Recently enacted Senate Bill 306 does not require lenders to review short sale requests from sellers and their agents within 21 days.  The new California law, which addresses certain escrow procedures, has been mischaracterized by some practitioners as landmark legislation calling for a 21-day turnaround for short sale approvals.

The new law inserts a short payoff amount request into the existing payoff demand law which generally requires a lender to respond to a request for a payoff demand statement within 21 days from when it is requested, typically by escrow.  The new law essentially requires, after a short sale has already been approved, for the lender to respond to a request for a short-pay demand statement within 21 days.  The lender’s response to escrow can be a short-pay demand statement or even, depending on the circumstances, a written statement electing not to proceed with the proposed transaction.

Another provision of SB 306 may also cause confusion.  In practice, a lender may approve a short sale subject to its review of a closing statement prepared by escrow, but the lender does not review that closing statement promptly.  Under the new law, if a lender fails to approve the closing statement within four days, the closing statement shall be deemed approved, but only if it is “not clearly contrary to the terms of the short-pay agreement or the short-pay demand statement provided to the escrowholder.”  The new law does not bind a lender to a short payoff amount in an offer that the lender has not approved.

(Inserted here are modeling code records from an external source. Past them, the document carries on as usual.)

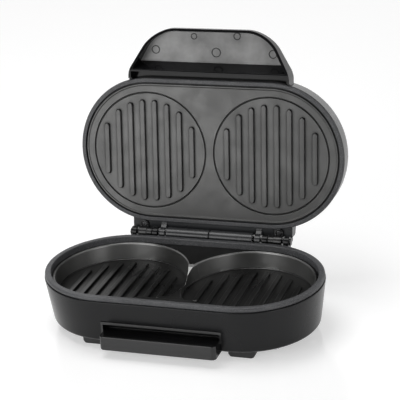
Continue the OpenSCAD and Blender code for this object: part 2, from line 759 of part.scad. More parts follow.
module upper_plate_screws() color("silver") place_lid()
  at_plate_screws() translate([0, 0, rim_tab_top]) mirror([0, 0, 1]) screw(4);

module upper_heater() color("#6b6b6b") place_lid() heater(upper_heater_z);

module upper_reflector() color("#b8b8b4") place_lid()
  translate([0, 0, upper_tray_z + tray_t]) mirror([0, 0, 1]) tray(upper_tray_z + tray_t - lid_back - 1.5);

module upper_reflector_screws() color("silver") place_lid()
  for (y = [-1, 1]) translate([0, y * tray_screw_y, upper_tray_z + tray_t]) mirror([0, 0, 1]) screw(8);

module upper_thermal_fuse() color("#d8d8dc") place_lid() translate([0, 0, lid_back + 2.4]) thermal_fuse();

// Outline of the lid handle, drawn in by an inset and closed at the line y = root
module grip_outline(inset, root) {
  r = grip_corner - inset;
  corner_y = -grip_front + grip_corner;
  tangent = [grip_corner_x + r * sin(grip_slope), corner_y - r * cos(grip_slope)];
  end_y = tangent[1] + (grip_w / 2 - inset - tangent[0]) * tan(grip_slope);
  for (side = [0, 1]) mirror([side, 0]) {
    translate([grip_corner_x, corner_y]) circle(r);
    polygon([[0, -grip_front + inset], [grip_corner_x, -grip_front + inset], [grip_corner_x, corner_y], tangent,
      [grip_w / 2 - inset, end_y], [grip_w / 2 - inset, root], [0, root]]);
  }
}

// Hollow handle, open below, with a thick root against the lid shell
module lid_handle() color("#151516") place_lid() {
  pocket_y = -lid_r - grip_root;
  difference() {
    union() {
      translate([0, 0, grip_z]) linear_extrude(grip_h - 1.5) grip_outline(0, -lid_top_r + 4);
      translate([0, 0, grip_z]) linear_extrude(grip_h) grip_outline(1.5, -lid_top_r + 4);
    }
    intersection() {
      translate([0, 0, grip_z - cut]) linear_extrude(grip_ceiling - grip_z + cut) grip_outline(grip_wall, -lid_top_r);
      translate([-grip_w / 2, -grip_front, grip_z - cut]) cube([grip_w, grip_front + pocket_y, grip_h]);
    }
    racetrack() polygon([[0, grip_z - cut], [rim_r + 1, grip_z - cut], [rim_r + 1, lid_z], [lid_r + 0.15, lid_z],
      [lid_r + 0.15, lid_shell_z], [lid_top_r + 0.15, lid_top - lid_edge], [lid_top_r + 0.15, lid_top], [0, lid_top]]);
    for (side = [-1, 1]) translate([side * grip_screw_x, -lid_r + 5, grip_screw_z]) rotate([90, 0, 0])
      cylinder(h = 12, r = screw_r + pin_fit);
  }
}

module handle_screws() color("silver") place_lid()
  for (side = [-1, 1]) translate([side * grip_screw_x, -lid_r_at(grip_screw_z) + wall + 0.2, grip_screw_z])
    rotate([90, 0, 0]) screw(8);

// Arm that turns on the hinge pin, with the screw boss under the lid's pad
module hinge_arm(side) color("#1c1c1d") place_lid() mirror([side, 0, 0]) difference() {
  union() {
    across(arm_x, arm_w) {
      translate([hinge_y, hinge_z]) circle(knuckle_r);
      polygon([[arm_screw_y - 2, lid_z], [arm_screw_y - 2, pad_z], [pad_y, pad_z], [hinge_y, hinge_z + knuckle_r - 0.1],
        [hinge_y, hinge_z], [hinge_y - knuckle_r + 0.5, hinge_z - 1.8]]);
    }
    at_arm_screw() translate([0, 0, lid_z - pad_z]) cylinder(h = pad_z - lid_z, r = arm_boss_r);
  }
  at_arm_screw() translate([0, 0, lid_z - pad_z - cut]) {
    cylinder(h = screw_head_h + cut, r = screw_head_r + 0.2);
    cylinder(h = pad_z - lid_z + 2 * cut, r = screw_r + fit);
  }
  hinge_bore(arm_x, arm_w, pin_r + pin_fit);
}

module hinge_arm_left() hinge_arm(1);
module hinge_arm_right() hinge_arm(0);

module arm_screws() color("silver") place_lid()
  for (side = [0, 1]) mirror([side, 0, 0]) at_arm_screw() translate([0, 0, lid_z - pad_z + screw_head_h]) screw(8);

// Lamp lens with the collar that holds it under the lid shell
module lens() at_lamp_height() {
  translate([0, 0, -wall]) cylinder(h = wall + 0.8, r = lens_r);
  translate([0, 0, -wall - 1]) cylinder(h = 1, r = lens_r + 1);
}

module power_lamp_lens() color("#b3231c") place_lid() translate([-lamp_x, 0, 0]) lens();
module ready_lamp_lens() color("#2c8a3a") place_lid() translate([lamp_x, 0, 0]) lens();

// Holder for the two lamps, fixed under the top of the lid shell
module lamp_holder() color("#ece9e2") place_lid() at_lamp_height() {
  translate([-18, -6, -wall - 9]) cube([36, 12, 8]);
  for (side = [-1, 1]) translate([side * 16 - 1.5, -3, -wall - 2]) cube([3, 6, 2]);
}

base_shell();
base_rim();
base_handle();
bottom_cover();
lower_plate();
lower_heater();
lower_reflector();
lower_reflector_screws();
lower_plate_screws();
cover_screws();
foot_front_left();
foot_front_right();
foot_rear_left();
foot_rear_right();
foot_screws();
thermostat();
lower_thermal_fuse();
terminal_block();
cord_gland();
hinge_barrel_left();
hinge_barrel_right();
barrel_screws();
hinge_pin_left();
hinge_pin_right();
lid_shell();
lid_rim();
lid_handle();
handle_screws();
upper_plate();
upper_heater();
upper_reflector();
upper_reflector_screws();
upper_plate_screws();
lid_rim_screws();
upper_thermal_fuse();
hinge_arm_left();
hinge_arm_right();
arm_screws();
power_lamp_lens();
ready_lamp_lens();
lamp_holder();
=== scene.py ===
import json
import math

import bmesh
import bpy
from mathutils import Matrix, Vector


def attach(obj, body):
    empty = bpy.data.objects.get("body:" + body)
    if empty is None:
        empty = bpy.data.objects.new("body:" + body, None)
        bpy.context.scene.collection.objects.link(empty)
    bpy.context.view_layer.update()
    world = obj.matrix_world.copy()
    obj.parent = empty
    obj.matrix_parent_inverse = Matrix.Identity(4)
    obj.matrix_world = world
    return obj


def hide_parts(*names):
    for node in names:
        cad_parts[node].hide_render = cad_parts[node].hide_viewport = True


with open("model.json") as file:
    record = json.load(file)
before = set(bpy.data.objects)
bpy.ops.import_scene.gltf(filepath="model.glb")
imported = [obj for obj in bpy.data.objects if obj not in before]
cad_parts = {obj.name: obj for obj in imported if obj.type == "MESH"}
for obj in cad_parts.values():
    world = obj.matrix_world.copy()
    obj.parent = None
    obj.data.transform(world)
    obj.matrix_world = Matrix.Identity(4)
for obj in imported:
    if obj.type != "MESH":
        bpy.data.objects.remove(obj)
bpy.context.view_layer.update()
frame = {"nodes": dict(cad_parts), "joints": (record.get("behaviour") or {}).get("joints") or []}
nodes = frame["nodes"]
print("frame loaded with", len(nodes), "pieces")

# Pieces are drawn in millimetres with the lid shut, and are then set in place on the loaded hinge
hinge = Vector(frame["joints"][0]["pos_m"]) * 1000
axle = Vector((0, 82, 53.5))  # where the drawing has the hinge's axis
half = 61  # the two circles' centres stand at x = -61 and x = 61
openAngle = math.radians(98)
basePlace = Matrix.Scale(0.001, 4) @ Matrix.Translation(hinge - axle)
lidPlace = (Matrix.Scale(0.001, 4) @ Matrix.Translation(hinge) @ Matrix.Rotation(-openAngle, 4, "X")
            @ Matrix.Translation(-axle))

# angles in degrees, the rest in metres and lens millimetres
view = {"azimuth": 19.486, "elevation": 21.831, "roll": -3.839, "distance": 1.487, "lens": 142.52,
        "sensor": 36, "target": (0.0040, 0.0234, 0.1055), "near": 0.05, "far": 20}


def placeCamera():
    azimuth, elevation, roll = (math.radians(view[k]) for k in ("azimuth", "elevation", "roll"))
    back = Vector((math.sin(azimuth) * math.cos(elevation), -math.cos(azimuth) * math.cos(elevation),
                   math.sin(elevation)))
    right = Vector((math.cos(azimuth), math.sin(azimuth), 0))
    up = back.cross(right)
    rolledRight = right * math.cos(roll) + up * math.sin(roll)
    rolledUp = up * math.cos(roll) - right * math.sin(roll)
    data = bpy.data.cameras.new("camera")
    data.lens, data.sensor_width = view["lens"], view["sensor"]
    data.clip_start, data.clip_end = view["near"], view["far"]
    camera = bpy.data.objects.new("camera", data)
    bpy.context.scene.collection.objects.link(camera)
    turn = Matrix((rolledRight, rolledUp, back)).transposed().to_4x4()
    camera.matrix_world = Matrix.Translation(Vector(view["target"]) + back * view["distance"]) @ turn
    bpy.context.scene.camera = camera


placeCamera()
print("camera placed")

# tools shared by the pieces
weldDistance = 0.001
sharpAngle = math.radians(32)  # soften rounds the edges that are sharper than this
creaseAngle = math.radians(30)  # shading stays sharp from here on


def outlineFace(bm, corners, place, roundness=4):
    # corners hold two lengths and, where the corner is round, its radius
    known = set(bm.faces)
    verts = [bm.verts.new(place(c[0], c[1])) for c in corners]
    bm.faces.new(verts)
    for vert, c in zip(verts, corners):
        if len(c) > 2:
            bmesh.ops.bevel(bm, geom=[vert], offset=c[2], offset_type="OFFSET", segments=roundness,
                            profile=0.5, affect="VERTICES", material=-1)
    return next(f for f in bm.faces if f not in known)


def roundEdges(bm, edges, width, segments=2, clamp=True):
    bmesh.ops.bevel(bm, geom=edges, offset=width, offset_type="OFFSET", segments=segments, profile=0.5,
                    affect="EDGES", clamp_overlap=clamp, material=-1)


def soften(bm, width):
    roundEdges(bm, [e for e in bm.edges if e.is_manifold and e.calc_face_angle(0) > sharpAngle], width)


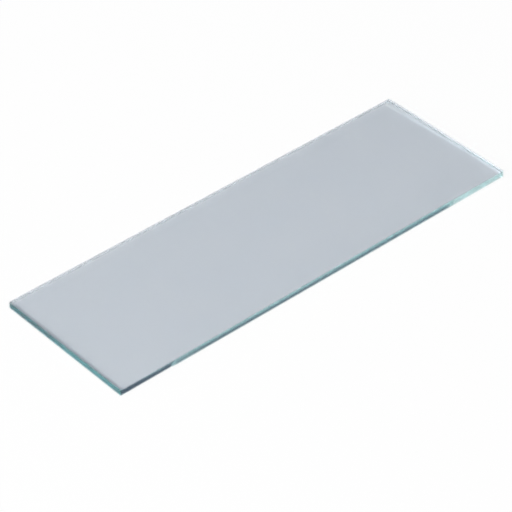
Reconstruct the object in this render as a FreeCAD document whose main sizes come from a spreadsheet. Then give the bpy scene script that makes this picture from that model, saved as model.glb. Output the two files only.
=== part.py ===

Senate Bill 306 contains other technical changes in real estate related laws, such as, but not limited to, the following:

  • Expanding the existing requirement for a lender to contact certain borrowers to explore options for avoiding foreclosure at least 30 days before filing a notice of default, to include not only owner-occupied residences, but also owner-occupied residential property with two-to-four dwelling units.
  • Extending the existing requirement for a lender to record a notice of sale from 14 to 20 days before a trustee’s sale.  This provision does not change existing law requiring a lender to wait at least 20 days after mailing a notice of sale before conducting a trustee’s sale.